During her interviews, Linda Mangano said she didn’t know who paid for many of the getaways, which included Amelia Island in Florida and Saratoga Springs in upstate New York.

For a trip to Turks and Caicos, Linda Mangano said she believed Singh used “points” for airfare and hotel stays, but that the Manganos paid for meals and outings.

“Ed never did favors for Singh,” Linda Mangano said, according to an interview summary. “If Ed advocated for ‘H’ it would do more harm.”

With Singleton’s located barely a mile from the Manganos’ home, the restaurateur was a constant presence. He would sometimes visit three or four times a week, Linda Mangano said, and, with the door unlocked, would usually let himself in.

Linda Mangano told investigators she would have done “the work for free,” but it was also difficult for her to “define what she did in her capacity as an employee versus what she did as a friend to Singh.”

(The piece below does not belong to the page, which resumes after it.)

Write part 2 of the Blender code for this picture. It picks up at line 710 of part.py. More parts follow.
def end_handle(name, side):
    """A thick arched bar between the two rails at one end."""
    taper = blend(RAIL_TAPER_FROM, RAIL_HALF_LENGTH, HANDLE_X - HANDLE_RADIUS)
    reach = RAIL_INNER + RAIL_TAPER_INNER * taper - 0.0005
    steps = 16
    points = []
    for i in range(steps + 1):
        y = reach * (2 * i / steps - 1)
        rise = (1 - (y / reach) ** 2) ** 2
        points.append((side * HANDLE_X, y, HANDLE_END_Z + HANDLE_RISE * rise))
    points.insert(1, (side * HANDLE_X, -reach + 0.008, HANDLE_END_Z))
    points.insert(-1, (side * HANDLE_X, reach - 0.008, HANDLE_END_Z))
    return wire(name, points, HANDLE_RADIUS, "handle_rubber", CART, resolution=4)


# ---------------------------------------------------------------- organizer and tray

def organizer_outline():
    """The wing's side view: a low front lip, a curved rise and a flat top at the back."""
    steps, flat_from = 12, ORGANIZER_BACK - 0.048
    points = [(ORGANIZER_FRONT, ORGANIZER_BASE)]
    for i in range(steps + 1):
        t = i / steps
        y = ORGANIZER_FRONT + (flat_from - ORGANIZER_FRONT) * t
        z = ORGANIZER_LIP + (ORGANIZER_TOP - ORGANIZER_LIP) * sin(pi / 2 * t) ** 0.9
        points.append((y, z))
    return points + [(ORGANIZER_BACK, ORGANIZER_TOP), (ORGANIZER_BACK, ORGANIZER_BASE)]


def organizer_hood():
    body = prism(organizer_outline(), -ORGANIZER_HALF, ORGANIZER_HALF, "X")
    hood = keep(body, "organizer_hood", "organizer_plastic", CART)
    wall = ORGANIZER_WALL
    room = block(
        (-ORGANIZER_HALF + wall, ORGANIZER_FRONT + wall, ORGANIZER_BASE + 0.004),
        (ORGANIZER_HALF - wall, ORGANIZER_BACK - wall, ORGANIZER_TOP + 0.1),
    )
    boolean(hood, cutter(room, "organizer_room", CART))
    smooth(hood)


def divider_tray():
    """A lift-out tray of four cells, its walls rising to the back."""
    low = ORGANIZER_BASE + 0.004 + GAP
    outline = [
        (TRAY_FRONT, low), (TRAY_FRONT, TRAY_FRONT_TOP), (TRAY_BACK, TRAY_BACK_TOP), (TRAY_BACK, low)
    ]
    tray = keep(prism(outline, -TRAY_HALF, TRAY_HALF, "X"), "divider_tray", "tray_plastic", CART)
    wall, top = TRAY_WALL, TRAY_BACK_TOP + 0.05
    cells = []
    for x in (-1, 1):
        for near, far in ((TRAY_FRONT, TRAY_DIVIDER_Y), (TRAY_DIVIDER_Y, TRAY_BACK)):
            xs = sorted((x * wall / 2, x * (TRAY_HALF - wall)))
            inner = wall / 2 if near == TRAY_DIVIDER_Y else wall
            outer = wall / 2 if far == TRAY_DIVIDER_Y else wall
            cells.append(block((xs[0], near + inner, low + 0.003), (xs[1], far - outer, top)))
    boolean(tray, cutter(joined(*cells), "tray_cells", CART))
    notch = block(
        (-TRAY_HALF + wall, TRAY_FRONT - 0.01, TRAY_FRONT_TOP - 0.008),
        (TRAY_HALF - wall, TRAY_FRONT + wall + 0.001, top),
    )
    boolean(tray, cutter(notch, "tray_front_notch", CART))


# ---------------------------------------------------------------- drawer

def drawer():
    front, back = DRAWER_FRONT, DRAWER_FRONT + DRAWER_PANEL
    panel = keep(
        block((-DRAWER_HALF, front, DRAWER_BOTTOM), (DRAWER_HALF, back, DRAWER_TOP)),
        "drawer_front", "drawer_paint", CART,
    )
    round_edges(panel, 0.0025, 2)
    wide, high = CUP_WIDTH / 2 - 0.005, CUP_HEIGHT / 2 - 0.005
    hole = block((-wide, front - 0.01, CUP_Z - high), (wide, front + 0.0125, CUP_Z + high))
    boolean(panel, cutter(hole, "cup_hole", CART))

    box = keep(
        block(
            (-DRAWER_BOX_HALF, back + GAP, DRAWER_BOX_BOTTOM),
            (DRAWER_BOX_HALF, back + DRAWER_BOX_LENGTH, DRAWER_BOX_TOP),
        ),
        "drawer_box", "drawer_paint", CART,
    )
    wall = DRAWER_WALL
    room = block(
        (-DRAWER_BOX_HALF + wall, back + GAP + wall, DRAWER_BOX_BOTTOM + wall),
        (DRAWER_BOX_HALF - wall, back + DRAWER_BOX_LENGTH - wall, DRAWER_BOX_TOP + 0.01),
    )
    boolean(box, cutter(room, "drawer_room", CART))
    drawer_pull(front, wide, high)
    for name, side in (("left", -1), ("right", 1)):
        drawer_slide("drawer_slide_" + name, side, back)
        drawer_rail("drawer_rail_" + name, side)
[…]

‘Backed out’ of other jobs

She said she quit in early 2014 after sensing Singh was having financial difficulties. Though Singh wouldn’t admit that money was tight, Linda Mangano said she noticed he’d sold his Maserati, which her two sons “loved.”

“Mangano decided to leave Singh’s employment because she didn’t want to put Singh in a position where he had to admit he was having financial problems,” agents wrote.

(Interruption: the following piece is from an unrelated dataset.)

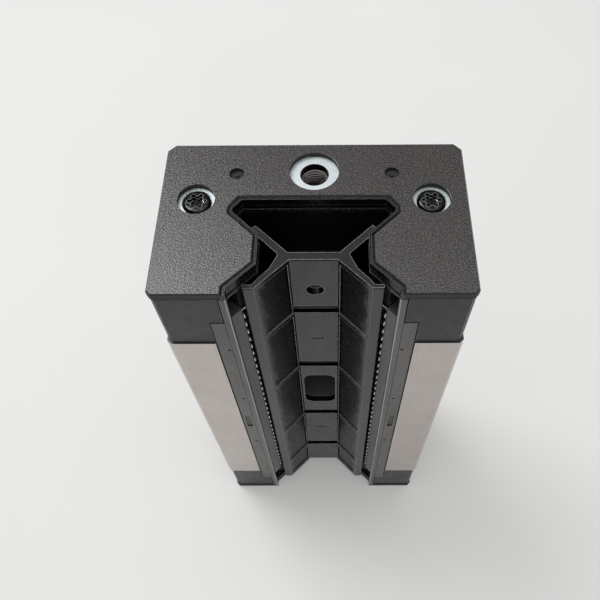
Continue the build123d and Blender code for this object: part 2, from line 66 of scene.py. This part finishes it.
class Finish:
    """A node material on a Principled shader, with short calls for its textures."""

    def __init__(self, name, color, roughness, metallic=0.0):
        self.material = bpy.data.materials.new(name)
        self.material.use_nodes = True
        self.nodes = self.material.node_tree.nodes
        self.links = self.material.node_tree.links
        self.shader = self.nodes["Principled BSDF"]
        self.shader.inputs["Base Color"].default_value = (*color, 1)
        self.shader.inputs["Roughness"].default_value = roughness
        self.shader.inputs["Metallic"].default_value = metallic
        self.place = self.nodes.new("ShaderNodeTexCoord").outputs["Object"]

    def add(self, kind, **settings):
        """A new node with some of its settings."""
        node = self.nodes.new(kind)
        for key, value in settings.items():
            setattr(node, key, value)
        return node

    def stretched(self, scale):
        """Object coordinates scaled along each axis, for grain that runs one way."""
        mapping = self.add("ShaderNodeMapping")
        mapping.inputs["Scale"].default_value = scale
        self.links.new(self.place, mapping.inputs["Vector"])
        return mapping.outputs["Vector"]

    def noise(self, size, detail=2.0, roughness=0.5, along=None):
        """Noise whose features are about size metres across."""
        node = self.add("ShaderNodeTexNoise")
        node.inputs["Scale"].default_value = 1 / size
        node.inputs["Detail"].default_value = detail
        node.inputs["Roughness"].default_value = roughness
        self.links.new(along or self.place, node.inputs["Vector"])
        return node.outputs["Fac"]

    def cells(self, size):
        """Distance to the middles of cells about size metres across."""
        node = self.add("ShaderNodeTexVoronoi", feature="F1")
        node.inputs["Scale"].default_value = 1 / size
        self.links.new(self.place, node.inputs["Vector"])
        return node.outputs["Distance"]

    def spread(self, value, low, high, from_low=0.3, from_high=0.7):
        """Maps a texture value onto a range."""
        node = self.add("ShaderNodeMapRange")
        node.inputs["From Min"].default_value = from_low
        node.inputs["From Max"].default_value = from_high
        node.inputs["To Min"].default_value = low
        node.inputs["To Max"].default_value = high
        self.links.new(value, node.inputs["Value"])
        return node.outputs["Result"]

    def blend(self, factor, first, second):
        """Mixes two colours, each a tuple or a socket: first at factor 0, second at 1."""
        node = self.add("ShaderNodeMix", data_type="RGBA")
        self.links.new(factor, node.inputs[0])
        for socket, value in ((node.inputs[6], first), (node.inputs[7], second)):
            if isinstance(value, tuple):
                socket.default_value = (*value, 1)
            else:
                self.links.new(value, socket)
        return node.outputs[2]

    def color(self, value):
        self.links.new(value, self.shader.inputs["Base Color"])

    def roughness(self, value):
        self.links.new(value, self.shader.inputs["Roughness"])

    def bump(self, *layers):
        """Stacks bump layers, each (height, depth in metres, strength)."""
        normal = None
        for height, depth, strength in layers:
            node = self.add("ShaderNodeBump")
            node.inputs["Distance"].default_value = depth
            node.inputs["Strength"].default_value = strength
            self.links.new(height, node.inputs["Height"])
            if normal:
                self.links.new(normal, node.inputs["Normal"])
            normal = node.outputs["Normal"]
        self.links.new(normal, self.shader.inputs["Normal"])

    def beyond_ends(self, depth):
        """1 on surfaces further in than depth from either end face, 0 on the end faces."""
        offset = self.math("SUBTRACT", self.position("Z"), MIDDLE_Z)
        reach = self.math("ABSOLUTE", offset)
        return self.math("LESS_THAN", reach, MIDDLE_Z - cad_box[0].z - depth)

    def normal_part(self, axis):
        """One component of the flat face normal."""
        flat = self.add("ShaderNodeNewGeometry")
        split = self.add("ShaderNodeSeparateXYZ")
        self.links.new(flat.outputs["True Normal"], split.inputs["Vector"])
        return split.outputs[axis]

    def tilted(self, axis, middle, reach):
        """1 on faces whose tilt against an axis is within reach of middle, 0 on the others."""
        lean = self.math("ABSOLUTE", self.normal_part(axis))
        off_middle = self.math("ABSOLUTE", self.math("SUBTRACT", lean, middle))
        return self.math("LESS_THAN", off_middle, reach)

    def square_to(self, axis):
        """1 on faces square to an axis, 0 on the others."""
        return self.tilted(axis, 1.0, 0.1)

    def chamfers(self):
        """1 on faces that slope against the travel axis, 0 on the others."""
        return self.tilted("Z", 0.65, 0.25)

    def position(self, axis):
        """One component of the object coordinates."""
        split = self.add("ShaderNodeSeparateXYZ")
        self.links.new(self.place, split.inputs["Vector"])
        return split.outputs[axis]

    def below(self, height_y):
        """1 nearer the rail side than a plane across Y, 0 beyond it."""
        return self.math("LESS_THAN", self.position("Y"), height_y)

    def within(self, reach):
        """1 nearer the middle plane than reach, 0 beyond it."""
        return self.math("LESS_THAN", self.math("ABSOLUTE", self.position("X")), reach)

    def near_axis(self, axis, radius):
        """1 within radius of a line along Z through the point axis, 0 further out."""
        flat = self.add("ShaderNodeVectorMath", operation="SUBTRACT")
        self.links.new(self.place, flat.inputs[0])
        flat.inputs[1].default_value = axis
        level = self.add("ShaderNodeVectorMath", operation="MULTIPLY")
        self.links.new(flat.outputs["Vector"], level.inputs[0])
        level.inputs[1].default_value = (1, 1, 0)
        reach = self.add("ShaderNodeVectorMath", operation="LENGTH")
        self.links.new(level.outputs["Vector"], reach.inputs[0])
        return self.math("LESS_THAN", reach.outputs["Value"], radius)

    def math(self, operation, value, second=0.0):
        """One step of arithmetic on a socket, with a number or another socket."""
        node = self.add("ShaderNodeMath", operation=operation)
        self.links.new(value, node.inputs[0])
        if isinstance(second, (int, float)):
            node.inputs[1].default_value = second
        else:
            self.links.new(second, node.inputs[1])
        return node.outputs["Value"]

    def edges(self, radius, low=0.02, high=0.25):
        """1 along sharp edges and 0 on flats, from the angle of a rounded normal."""
        rounded = self.add("ShaderNodeBevel", samples=6)
        rounded.inputs["Radius"].default_value = radius
        flat = self.add("ShaderNodeNewGeometry")
        dot = self.add("ShaderNodeVectorMath", operation="DOT_PRODUCT")
        self.links.new(rounded.outputs["Normal"], dot.inputs[0])
        self.links.new(flat.outputs["Normal"], dot.inputs[1])
        return self.spread(dot.outputs["Value"], 1.0, 0.0, 1 - high, 1 - low)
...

Linda Mangano told authorities she had also been offered jobs by politicians following her husband’s 2009 election.

The upset victory made Edward Mangano, a part-time county legislator and “of counsel” to the Uniondale law firm Rivkin Radler, the most-influential figure in county government.

The investigators wrote that Linda Mangano told them she could have been an $80,000-a-year consultant for Assemb. Michael Montesano (R-Glen Head) or worked for John Venditto’s son, former state Sen. Michael Venditto (R-Massapequa), who served one term from 2015 to 2016.

She said she declined both.

In the case of Montesano, Linda Mangano “ ‘backed out’ because she thought it would be a big story that Ed takes office and Mangano gets this job,” investigators wrote.

Linda Mangano said she “backed out” of the Venditto job “because she was afraid of ‘the reflection.’”

Investigators wrote that she also said she “had a discussion” with then-State Senate Majority Leader Dean Skelos (R-Rockville Centre) — whose conviction in an unrelated corruption case was recently overturned on appeal — about “doing newsletters for him,” but decided against it.

Requests for comment to Michael Venditto and Skelos’ attorney were not returned.

Montesano, however, said in an interview that he never made Linda Mangano a job offer. He said somebody whose name he can’t recall mentioned Linda Mangano as a job candidate shortly after he won a February 2010 special election, but “I wasn’t interested.”

He said he called her as a courtesy but never connected. Edward Mangano called back, he said, and said his wife didn’t want the job.

“I told him I can’t do it, anyway,” Montesano said, adding that his Assembly payroll wouldn’t have supported an $80,000 salary for a single aide. “I didn’t like the look of it because of who the husband was.”

A ‘lull’ in tasks

Linda Mangano told investigators that, when she was first hired by Singh, she thought it would be a “focused position,” but there was soon a “lull” in tasks.

At the point of her FBI interviews, she had moved on to other jobs, including consulting for a medical billing company, while Singh was coming under federal scrutiny.

Singh was ultimately indicted in September 2015 on charges that included bribing a Town of Oyster Bay official to help secure the town’s “indirect guarantee” of more than $20 million in loans Singh tried to obtain for his businesses.

During a May 22 interview, four months before Singh’s arrest, Linda Mangano expressed doubt that Singh would bribe anyone. But she did relay an anecdote showing that at least one member of her family was trying to distance the Manganos from the troubled restaurateur.

For the graduation of one of Mangano’s sons, Singh had given a $251 check. The son, Linda told authorities, “ripped up the check because he didn’t want to attach himself or his family to Singh.”